Published: 30/09/2024

- 11:40

Updated: 04/10/2024

- 20:31

Jenrick to tell Tory conference it's 'leave or die' as he ramps up calls to leave the ECHR

The Conservative Party will "die" unless it proposes pulling Britain out of the European Convention on Human Rights (ECHR), Robert Jenrick is set to claim on Monday.

Jenrick, a front-runner in the party's leadership race, is expected to harden his stance on immigration in a speech at a rally at the Tory conference in Birmingham.


The contender will also warn that Nigel Farage's party Reform UK will "grow and grow and condemn us to obscurity" unless the Tories regain trust on bringing down numbers.

This warning is the latest of Jenrick's attempts to put the UK's membership of the ECHR at the centre of his leadership contest.

Three other candidates competing to replace Rishi Sunak, Kemi Badenoch, James Cleverly and Tom Tugendhat, have declined to explicitly call to leave the convention.

But Jenrick argues the ECHR, which defends universal human rights, is too limiting on the UK's ability to deport those who arrive by Channel crossings.

In the speech today, Jenrick will point to both his promise to cap annual net migration at 100,000 and to leave the ECHR.

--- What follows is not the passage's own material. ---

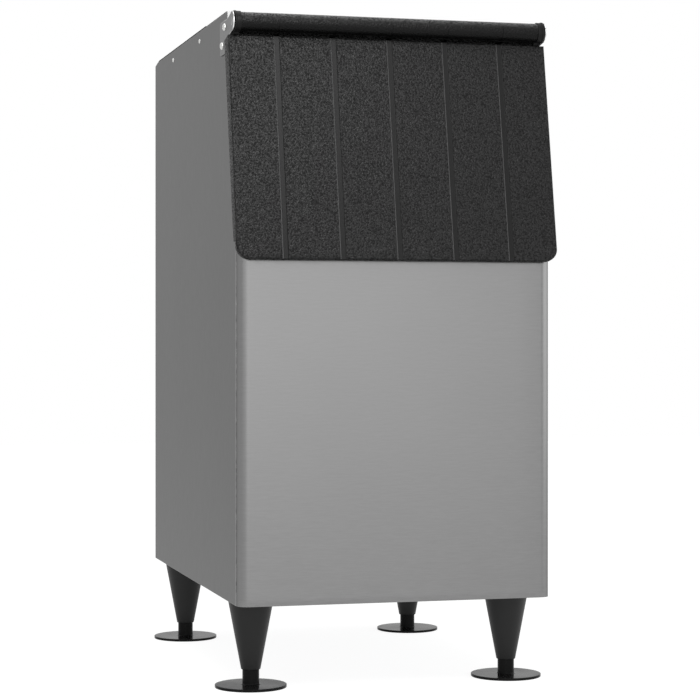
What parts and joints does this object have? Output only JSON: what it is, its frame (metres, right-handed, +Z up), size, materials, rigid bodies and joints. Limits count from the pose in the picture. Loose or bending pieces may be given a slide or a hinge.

He will say: "Our party’s survival rests on restoring our credibility on immigration. If we continue to duck and dance around this question our party has no future.

“Despite what others might falsely claim, we’ve never had a legal cap on legal migration. Unless we introduce one – where no visas will be issued unless net migration is in the tens of thousands or lower – we will be powerless to end the cycle of broken promises. Anyone who is not prepared to commit to a specific cap just doesn’t understand the depth of public anger.

“I am not prepared to gamble the house on some five-year review process that may or may not see us doing what is obviously necessary. I have a plan ready now: leave the ECHR and introduce a legally binding cap on legal migration.

“The choice is clear, it’s leave or remain. In fact it’s more than that – it is leave or die. If we don’t do this now, we’ll never restore the public’s trust and there’s every chance that Reform will grow and grow and condemn us to obscurity.”

In the exclusive poll for GB News membership readers, an overwhelming majority (97 per cent) of the 444 voters agreed with Robert Jenrick that Britain should leave the ECHR, while just three per cent did not.